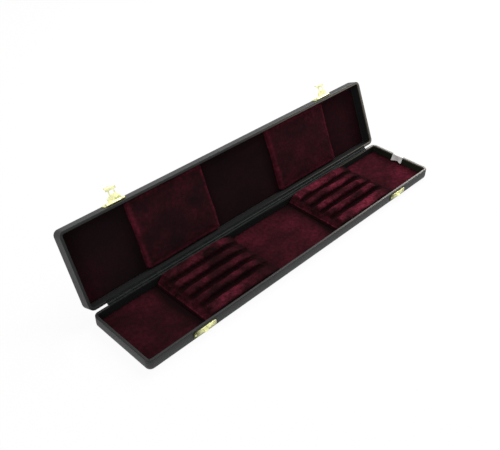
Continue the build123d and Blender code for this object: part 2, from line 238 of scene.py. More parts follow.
def points_of(piece):
    """The piece's points as an array."""
    points = np.zeros(len(piece.data.vertices) * 3, np.float32)
    piece.data.vertices.foreach_get("co", points)
    return points.reshape(-1, 3).astype(float)


def set_points(piece, points):
    piece.data.vertices.foreach_set("co", points.astype(np.float32).ravel())
    piece.data.update()


def normals_of(piece):
    """The piece's outward directions, point by point."""
    normals = np.zeros(len(piece.data.vertices) * 3, np.float32)
    piece.data.vertex_normals.foreach_get("vector", normals)
    return normals.reshape(-1, 3).astype(float)


def settle(piece):
    """Turns the piece's modifiers into plain mesh."""
    bpy.context.view_layer.update()
    seen = bpy.context.evaluated_depsgraph_get()
    mesh = bpy.data.meshes.new_from_object(piece.evaluated_get(seen))
    piece.modifiers.clear()
    old = piece.data
    piece.data = mesh
    bpy.data.meshes.remove(old)
    return piece


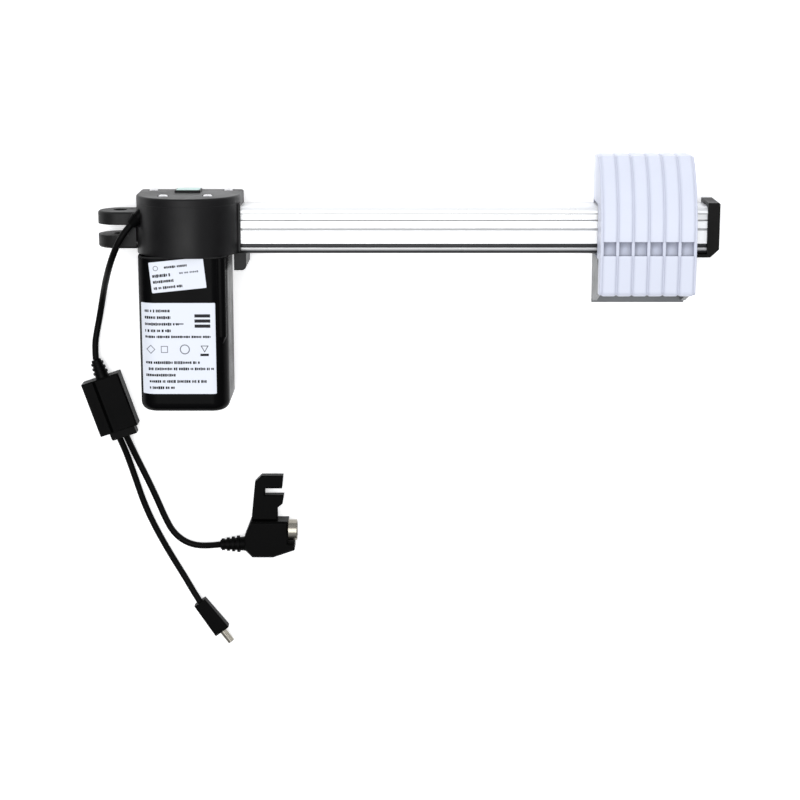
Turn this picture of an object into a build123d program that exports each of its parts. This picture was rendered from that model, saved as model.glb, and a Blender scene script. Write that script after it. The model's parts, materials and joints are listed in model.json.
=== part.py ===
from build123d import *
import math
import os

# Linear actuator with a sliding block, lying on its flat back.
# +X runs along the rail from the rear clevis to the end cap, +Z points away from the back,
# +Y points away from the motor. The origin is at the centre of the base. Millimetres.

os.makedirs("parts", exist_ok=True)

# ---- driving dimensions -------------------------------------------------------------
HALF_LENGTH = 230.0
RAIL_Y = 38.5             # spindle axis
SPINDLE_Z = 22.0
MOTOR_X = -162.8          # motor axis, which runs along Y
MOTOR_Z = 39.0
FIT = 0.05                # radial clearance of a seated part

GEARBOX_X = -161.5        # middle of the gearbox
GEARBOX_R = 38.5          # radius of its round front
GEARBOX_ARC_Z = 31.5      # where its straight sides end
GEARBOX_FLOOR = 22.4      # Y of the joint with the motor case
COVER_JOINT = 59.0
COVER_TOP = 65.0
GEARBOX_WALL = 2.5
GEARBOX_LEFT = GEARBOX_X - GEARBOX_R
GEARBOX_RIGHT = GEARBOX_X + GEARBOX_R
FLOOR_T = 2.4

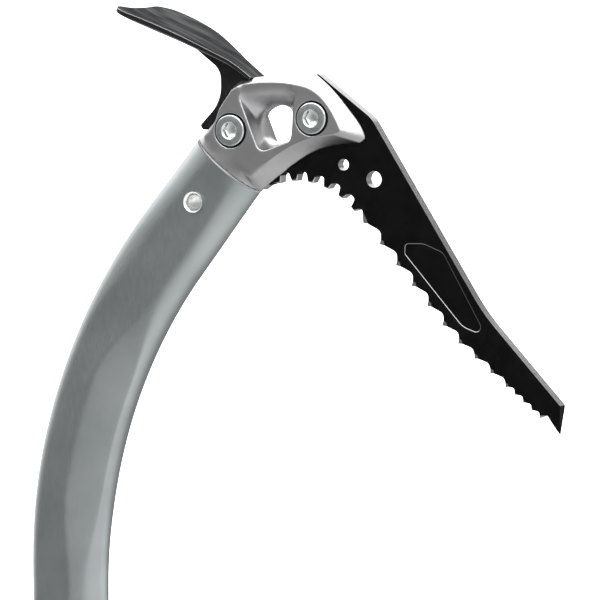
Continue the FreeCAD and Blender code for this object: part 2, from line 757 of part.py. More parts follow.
def make_spike():
    """Steel spike: point, tether eye and a tang that goes up into the socket."""
    body = new_body("spike", (0, 0, 0), HANDLE_LEAN)
    sketch = new_sketch(body, "spike_outline")
    corners = [
        (-TANG_HALF, TANG_HIGH, 1.0),
        (-TANG_HALF, 12.0, 0),
        (-13.5, 12.0, 1.0),
        (-13.8, -4.0, 8.0),
        (-4.5, -18.0, 12.0),
        (2.0, -32.0, 0.5),
        (9.5, -15.0, 12.0),
        (13.8, 0.0, 8.0),
        (13.5, 12.0, 1.0),
        (TANG_HALF, 12.0, 0),
        (TANG_HALF, TANG_HIGH, 1.0),
    ]
    draw(sketch, outline(corners))
    pad(body, sketch, "Dims.spike_thick")
    holes = new_sketch(body, "spike_holes")
    circle(holes, 0, 0, "eye_dia")
    for height in SPIKE_RIVETS:
        holes.addGeometry(Part.Circle(V(0, height, 0), V(0, 0, 1), SPIKE_RIVET_DIA / 2), False)
    screw_hole = REST_SCREW_DIA / 2 + dim("fit_gap")
    holes.addGeometry(Part.Circle(V(0, REST_SCREW_UP, 0), V(0, 0, 1), screw_hole), False)
    pocket(body, holes, None, through=True)
    return body


def make_spike_socket():
    """End fitting: a shoulder under the tube and a plug inside it, slotted for the tang."""
    body = new_body("spike_socket", (0, 0, 0), HANDLE_LEAN)
    shoulder = new_sketch(body, "socket_shoulder", "XY_Plane", offset=SOCKET_LOW)
    oval(shoulder, dim("axis_wide"), dim("axis_thick"), 0.0)
    pad(body, shoulder, dim("tube_bottom") - SOCKET_LOW, symmetric=False)
    plug = new_sketch(body, "socket_plug", "XY_Plane", offset=SOCKET_LOW)
    oval(plug, dim("axis_wide"), dim("axis_thick"), -dim("tube_wall") - dim("fit_gap"))
    pad(body, plug, SOCKET_HIGH - SOCKET_LOW, symmetric=False)
    slot = new_sketch(body, "socket_slot")
    gap = dim("fit_gap")
    corners = [
        (-TANG_HALF - gap, 0, 0),
        (TANG_HALF + gap, 0, 0),
        (TANG_HALF + gap, TANG_HIGH + gap, 0),
        (-TANG_HALF - gap, TANG_HIGH + gap, 0),
    ]
    draw(slot, outline(corners))
    pocket(body, slot, dim("spike_thick") + 2 * gap, symmetric=True)
    holes = new_sketch(body, "socket_holes")
    for height in SPIKE_RIVETS:
        holes.addGeometry(Part.Circle(V(0, height, 0), V(0, 0, 1), SPIKE_RIVET_DIA / 2), False)
    holes.addGeometry(Part.Circle(V(0, REST_SCREW_UP, 0), V(0, 0, 1), REST_SCREW_DIA / 2 + gap), False)
    pocket(body, holes, None, through=True)
    return body


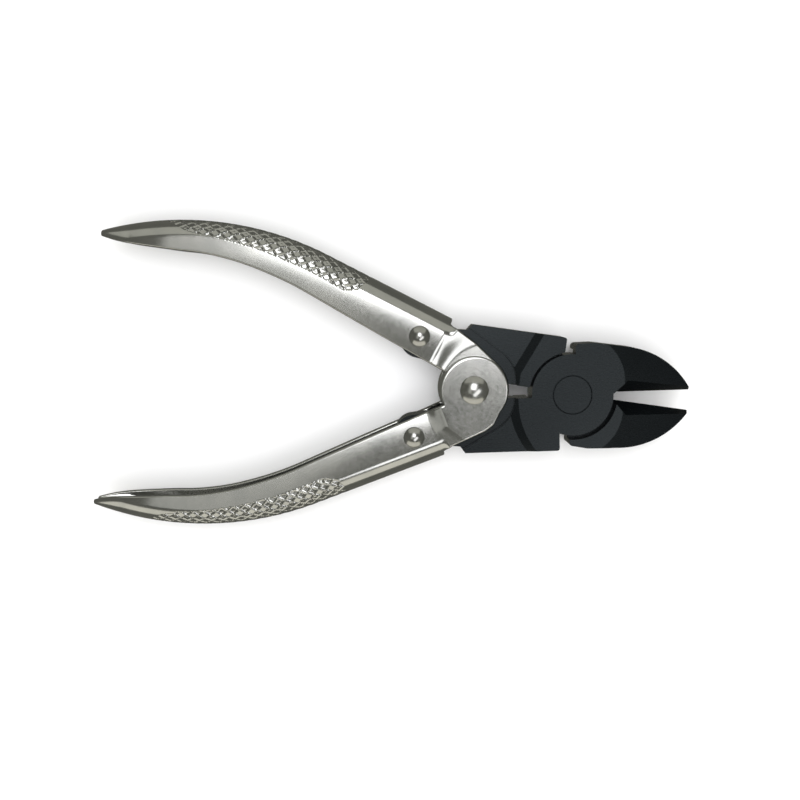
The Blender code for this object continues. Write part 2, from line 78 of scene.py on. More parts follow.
# Jaws
BLADE_REACH = 32.1
DISC_R = 10.9
LAP_CUT_R = 11.85
LAP_CUT_SHIFT = 0.18
EDGE_HALF_GAP = 0.07
EDGE_HALF_LAND = 0.1
TAIL_HALF_GAP = 0.45
BLADE_SHOULDER_X = 1.0
TAIL_SHOULDER_X = -3.7
TAIL_EDGE_Y = 14.9
TAIL_CORNER_R = 0.7
BLADE_CORNER_R = 1.0
STEP_RUN = 2.4
STEP_TOP_Y = 15.5
STEP_LOW_Y = -1.0
BOSS_R = 5.0
BOSS_INSET = 0.8
BLADE_CONE_CENTRE = (1.0, -3.5)
BLADE_CONE_R = 13.0
BLADE_CONE_SLOPE = 0.2
BLADE_CONE_START = -88.0
BLADE_CONE_SWEEP = 110.0
EDGE_GRIND_START = 11.1
EDGE_GRIND_RUN = 3.7
EDGE_GRIND_LEAD = 4.1
SPACER_CLEAR_R = 5.5
EAR_CLEAR_R = 9.8
EAR_CLEAR_SWEEP = 62.0
# How far, or up to where, the cutters reach past the metal
OVER_FACE = 0.2
PAST_FACE = 1.0
PAST_EDGE = 0.6
PAST_TIP_X = 34.0
PAST_TAIL_X = -60.0
# Edges harder than HARD_ANGLE are broken, but for those near the cutting edge and the tip
BROKEN_EDGE = 0.14
HARD_ANGLE = 28.0
SHARP_EDGE_HALF = 0.5
SHARP_TIP = 2.5
# Points closer than WELD are merged, and faces within FLAT_ANGLE of each other become one
WELD = 0.005
FLAT_ANGLE = 0.5
JAW_FACET_ANGLE = 8.0

# Handles
SPINE_START = 13.8
SPINE_N = 14.19
BEND_START = 51.1
BEND_R = 85.3
BEND_SWEEP = 41.73
SPINE_LENGTH = BEND_START - SPINE_START + math.radians(BEND_SWEEP) * BEND_R
CAP_RISE = 5.0
UPPER_EAR_R = 9.4
LOWER_EAR_R = 9.1
LIP_N_AT_EAR = 0.65
EAR_STEP_START = 14.7
UPPER_EAR_FLAT_S = 9.3
UPPER_EAR_FLAT_N = 12.6
LOWER_CREASE_S = 10.0
LOWER_CREASE_N = 6.6
LOWER_CREASE_SLANT = 0.66
# The ear's far end is this arc round its pivot
EAR_END_START = 135.0
EAR_END_SWEEP = 90.0
# The ear's front line keeps in from the edge for the roll, and joins the rim FRONT_TO_RIM degrees on
FRONT_LEAN = 0.3
FRONT_TO_RIM = 2.0
ROLLED_EDGE = 0.4
# The walls curve in by WALL_CROWN times the squared depth below the cap, and go flat over FLATTEN_RUN
WALL_CROWN = 0.0055
FLATTEN_RUN = 2.5
# (length along the spine, depth of the channel there)
DEPTHS = [(0, 13.4), (16, 12.7), (35, 11.7), (50, 10.8), (61, 9.8), (72, 8.8), (79, 8.2), (86, 6.9),
          (91, 5.6), (95, 4.1), (98, 2.5), (100, 1.3)]
NARROWING_START = 80.0
NARROWING_LENGTH = 21.6
THINNING_START = 90.0
TIP_SHEET = 1.1
TIP_CAP_SHARE = 0.999
# The front edges of the ears, from the channel's end to where the ear's own circle starts
UPPER_EAR_FRONT = [(12.3, 12.6), (11.4, 12.4), (5.4, 11.4), (-2.6, 9.03)]
LOWER_EAR_FRONT = [(12.4, 12.7), (10.8, 12.1), (5.5, 11.7), (1.1, 11.4), (-1.6, 10.6), (-4.4, 7.97)]
# How finely the sheet is divided
WALL_ROWS = 22
CAP_ROWS = 48
PATCH_CAP_ROWS = 25
PATCH_ROWS = WALL_ROWS + PATCH_CAP_ROWS
EAR_COLUMNS = 60
ROLL_STEPS = 6
PLAIN_STEP = 0.55
KNURL_STEP = 0.18
LAST_STEP = 0.3
HANDLE_FACET_ANGLE = 40.0
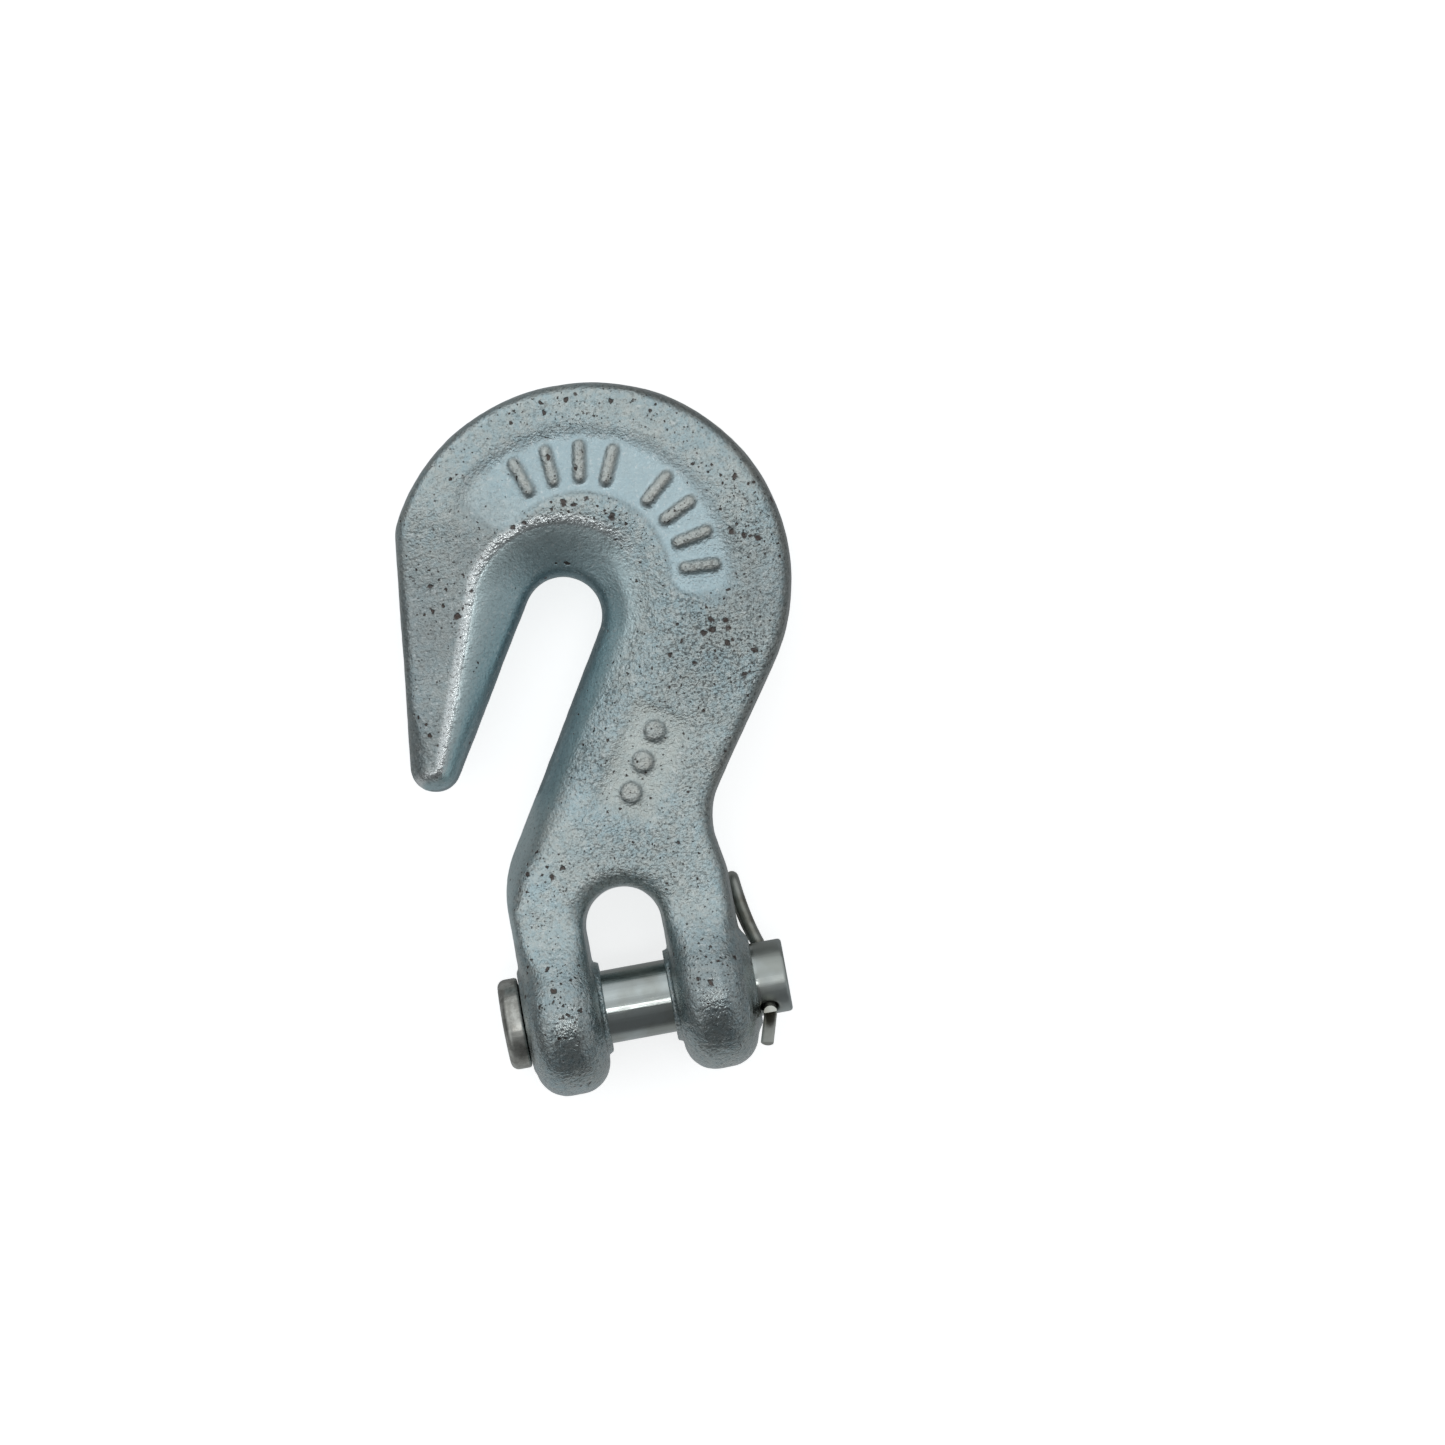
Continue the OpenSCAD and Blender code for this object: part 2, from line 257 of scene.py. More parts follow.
def chain_values(x, y, chain):
    """The values that go with the nearest place on a chain of points."""
    nearest = np.full(x.shape, np.inf, np.float32)
    values = [np.zeros(x.shape, np.float32) for _ in range(chain.shape[1] - 2)]
    for a, b in segments(chain, False):
        e = b[:2] - a[:2]
        if e @ e < 1e-9:
            continue
        t = np.clip(((x - a[0]) * e[0] + (y - a[1]) * e[1]) / (e @ e), 0, 1)
        d = (x - a[0] - t * e[0]) ** 2 + (y - a[1] - t * e[1]) ** 2
        closer = d < nearest
        nearest[closer] = d[closer]
        for k, value in enumerate(values):
            value[closer] = (a[k + 2] + t * (b[k + 2] - a[k + 2]))[closer]
    return [np.sqrt(nearest)] + values


# ---- Ways to join distance fields ----

def smooth_max(a, b, k):
    """The larger of two fields, with the edge between them rounded over about k."""
    return np.maximum(a, b) + np.maximum(k - np.abs(a - b), 0) ** 2 / (4 * k)


def smooth_min(a, b, k):
    """The smaller of two fields, joined in the same way."""
    return -smooth_max(-a, -b, k)


def ease(t):
    """0 below 0 and 1 above 1, with a smooth rise between."""
    t = np.clip(t, 0, 1)
    return t * t * (3 - 2 * t)


def rounded(a, b, r):
    """The corner between two faces at distances a and b, rounded with radius r."""
    return np.hypot(np.maximum(a + r, 0), np.maximum(b + r, 0)) + np.minimum(np.maximum(a, b) + r, 0) - r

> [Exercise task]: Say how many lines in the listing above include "into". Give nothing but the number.

> [Task response]: 3